Despite the subject matter being the history of measurement, the book also manages to include some rabid anti-British sentiments and a nauseatingly politically-correct outlook on the world. He says Britain's "horrendous treatment of cultures in Asia, Africa, and elsewhere in the nineteenth century did much to destabilise indigenous cultures, disrupt habit and infrastructures, and wipe out local measuring systems", yet most of the book is an account of the elimination of flawed, local measurement systems, a process which the author seems to enthusiastically endorse, with the possible exception of the fate of a weird West African system of weights that was based on factors other than just the weight of an object. His view of the fate of that system exposes his politically correct perspective: he condemns the lack of understanding of the system by Western scholars because they approached the problem from the perspective "of the white man", perhaps Japanese scholars would have fared better? I wonder what his views are on the genocide perpetrated by Americans on the native Indians, which the British attempted to curtail, and on slavery which existed for so much of American history and the overt legal, practical and institutional racial discrimination that lasted for a further hundred years after slavery was abolished.
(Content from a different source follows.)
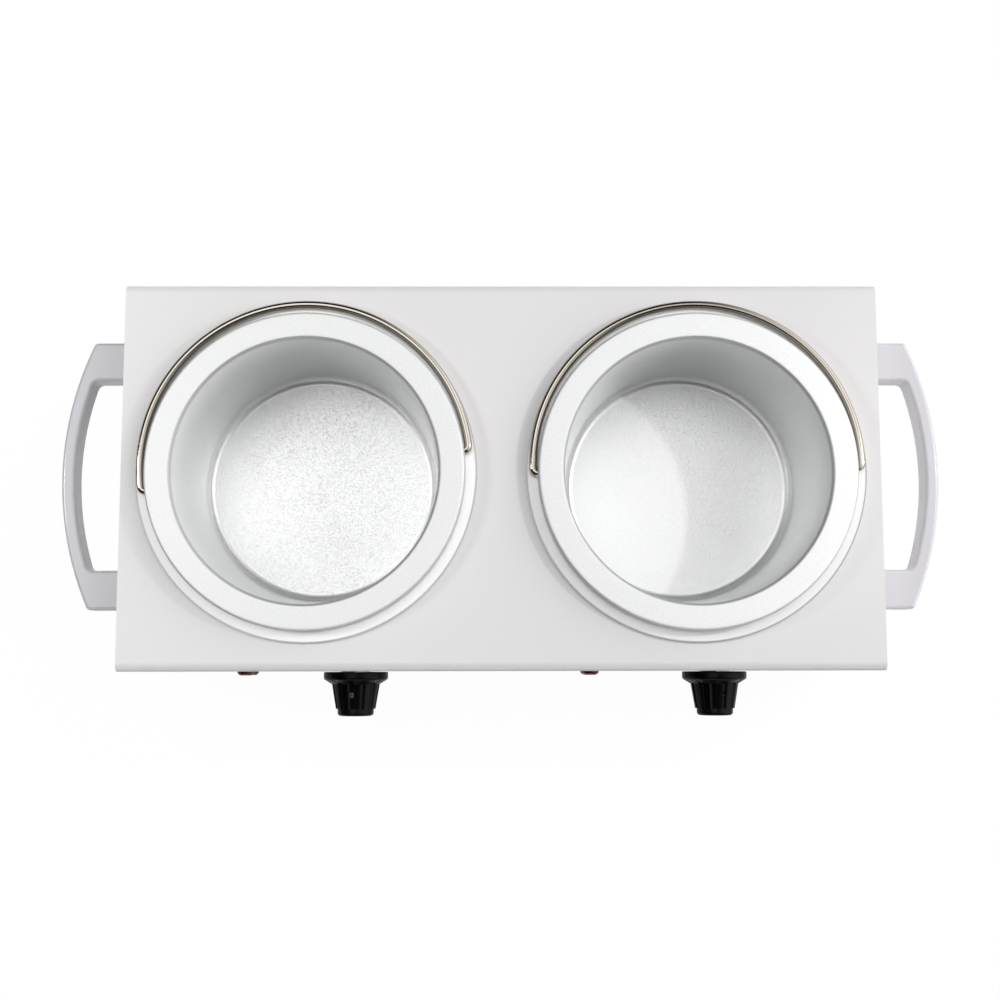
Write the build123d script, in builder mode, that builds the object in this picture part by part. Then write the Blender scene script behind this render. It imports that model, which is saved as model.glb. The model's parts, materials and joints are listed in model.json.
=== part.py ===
from build123d import *
import math
import os

# Double wax warmer: two lift-out pots hang in heated wells under one steel cover.
# Millimetres, +Z up, +X to the user's right, controls on the front towards -Y.
# The origin is on the table, under the middle of the whole object, knobs and inlet included.

os.makedirs("parts", exist_ok=True)

# Casing, sized round the wells' flanges
end_margin = 7.4  # from a flange to the casing's end
middle_gap = 23.8  # between the two flanges
side_margin = 11.9  # from a flange to the front or rear wall
body_height = 112.0
foot_height = 8.0
sheet = 1.0  # painted steel of the cover and the end panels
bend_radius = 4.0  # outside radius where the cover folds from top to front and rear
cover_lip = 12.0  # inward lips along the bottom of the front and rear walls
panel_lip = 12.0  # lips round the four sides of an end panel
lip_gap = 1.0  # between the ends of the cover's lips and the end panels
corner_ease = 0.5  # the end panels' corners are this much rounder than the cover's bend
base_sheet = 1.2
base_inset = 1.0  # base plate edge inside the casing's outline
base_corner = 3.0
base_screw_reach = 60.0  # of the base plate's screws from the casing's middle lines
vent_length = 34.0
vent_width = 4.0
vent_pitch = 11.0
vent_count = 7
vent_offset = 38.0  # of the two rows of vents from each pot's axis

# Pots
pot_y = 1.4  # behind the casing's middle
pot_mouth_radius = 63.5
pot_taper = 4.0  # the floor's radius is this much smaller than the mouth's
pot_depth = 75.0
pot_wall = 1.5
pot_floor_bend = 4.5
rim_width = 12.8
rim_rise = 9.0  # flat rim above the casing's top
rim_edge_bend = 1.6
mouth_bend = 1.0
pot_turn = {"left": 7.3, "right": 0.9}  # degrees that each pot stands turned in its well

# Bails
wire_radius = 1.9
hook_inset = 5.0  # the wire's ends reach this far inside the rim's edge
hook_bend = 2.6
arm_gap = 0.3  # between the wire and the rim's edge
hook_clearance = 0.4
pivot_rise = 2.8  # pivot above the well's flange
rest_gap = 0.3  # lying bail above the well's flange

# Wells
well_sheet = 1.5
well_clearance = 1.0  # round the pot, at its mouth
well_floor_gap = 0.5
well_floor_bend = 5.0
well_mouth_bend = 2.5
flange_margin = 5.3  # of the well's flange beyond the pot's rim
cover_hole_clearance = 1.0

# Band heaters and their lagging
seat_gap = 0.15  # between pieces slipped over each other
heater_thickness = 2.0
heater_height = 38.0
heater_rise = 10.0  # above the well's floor
heater_split = 8.0
heater_angle = 35.0  # the split is turned this far from the rear towards the middle
ear_length = 14.0
ear_sheet = 1.2
terminal_radius = 2.5
terminal_length = 8.0
terminal_angle = 14.0
clamp_offset = 8.7  # of the clamp screws outside the heater's band
clamp_pitch = 19.0
lagging_thickness = 3.2
lagging_height = 46.0
lagging_opening = 44.0  # degrees left open for the ears and the terminals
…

Being written in American he refers to different parts of Paris as being separated by so many "blocks", he doesn't have access to words like "orientate" and instead uses the word "orient", and he is "obligated" all the time, rather than "obliged", and we get quite a lot of self-indulgent personal tales, including a lengthy and content-free episode in which he gets himself and his wife scanned by a machine.
The book is apparently based on a series of articles he has written for Physics World magazine, and it shows. Some of the chapters are oddly discordant; large amounts of text is devoted to his favourite subject of the West African weights system and the associated culture, there are some odd chapters on artists and other characters such as Michelle Duchamp who had an interest in the metre. Several chunks of text are repeated, presumably because originally the articles were separate and no knowledge of the other articles was presumed, and the overall effect is that the analysis is lopsided. There are also errors: he thinks that there are 14 ounces in a stone according to his table on Imperial measurements.
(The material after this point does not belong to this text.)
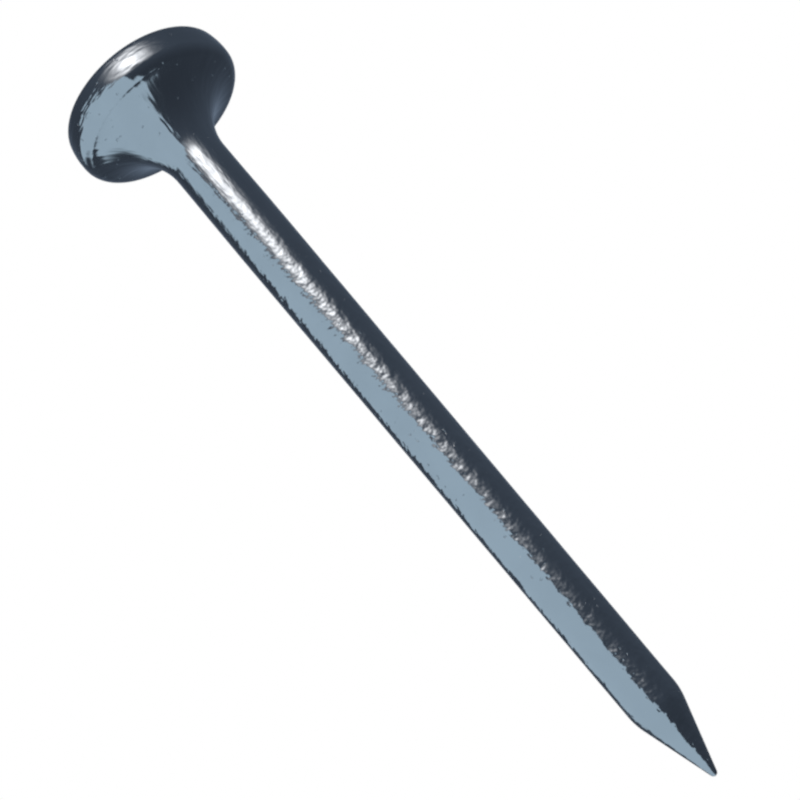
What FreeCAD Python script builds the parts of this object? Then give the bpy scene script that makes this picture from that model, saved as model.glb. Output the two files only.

The history of British units is barely mentioned at all, only where they replace local units in some primitive land, yet if an American declares an opinion on relevant issues, we are treated to a mini biography of the character and a deep analysis of the comment. We are treated to a succession of American legislative activity and documents that are connected to measurement, and a constant stream of history of the US coast survey and its employees. In the same vein we are kept fully abreast of all of the milestones in the US's engagement with the international scientific community culminating in the first attendance of an American at an international conference in the late nineteenth century.
Mention of people outside of the US is seemingly reluctant at best, James Maxwell gets a grudging mention because of his suggestion that the wavelength of light could be a means of providing a natural way of defining the metre, but this seems just an excuse for a chapter's worth of a biography of an American who spent years arguing with people, being ill, having marital problems and using diffraction gratings in an attempt to measure the wavelength accurately before ending his days isolated and penniless.
There is some interesting stuff in the book and it was worth reading, despite the often poor typesetting, the text changes size across the page as do the number of lines between pages, and the diagrams are often poorly printed, but there have to be better books on the subject than this, preferably less parochial, less partisan, less indulgent and less disjointed, and which don't reek of a political agenda and which are written in English.